NOVEMBER 12, 1948
PARIS, Thursday—I am sorry that President and Mrs. Truman cannot be in the White House for this coming social season and their first real inauguration. My husband and I had great affection for the White House and felt that anyone living there could not fail to feel the atmosphere during these occasions.
I've often said that men—and women, too—who had lived in that house suffered greatly, but had been proud and happy. Human emotions live through the years and are very evident in the atmosphere of old houses.
That the White House is reportedly on the verge of collapse—with bricks crumbling and stairs and ceilings about to fall—must mean very extensive renovation. I hope the repairs will not alter the structure's original beauty, but will intensify it and make for greater modern comfort.
If I remember correctly, Stanford White was the consulting engineer when changes were made during President Theodore Roosevelt's administration. Mr. Eric Gugler helped my husband and government architects when minor changes were made in the executive offices because as a young man he had been familiar with Mr. White's plans.
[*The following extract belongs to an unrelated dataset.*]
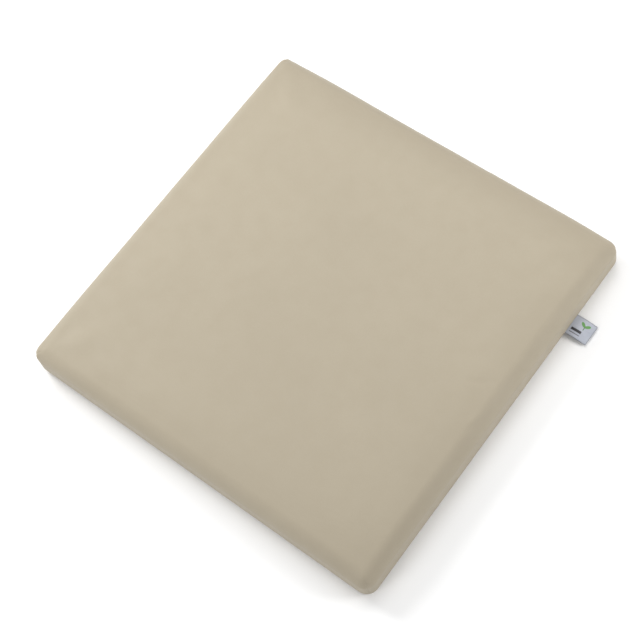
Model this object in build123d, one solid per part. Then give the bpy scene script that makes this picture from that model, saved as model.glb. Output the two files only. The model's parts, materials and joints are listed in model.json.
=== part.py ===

I have no idea who will be consulted now, but I hope any restorations and changes will be made with respect for its past history and with general affection for the house itself. The beauty of the White House is in its simplicity and proportion, which I know the architect will surely try to retain.
The White House means a great deal to the American people. They come from all over the country to visit it and are proud to realize that ever since the days of John Adams, except for a few brief periods here and there, United States' history has centered there.
Though the President and his family will miss the atmosphere and festivities of this stately old mansion during those important times in their lives, I know they will enjoy the less formal atmosphere of the Blair House.
It might even be a relief, for President Truman is going to be a very busy man if he is to put through all the things he has planned—many of which the 80th Congress has stymied until now. The social side of the Presidency is important, but it is also time-consuming.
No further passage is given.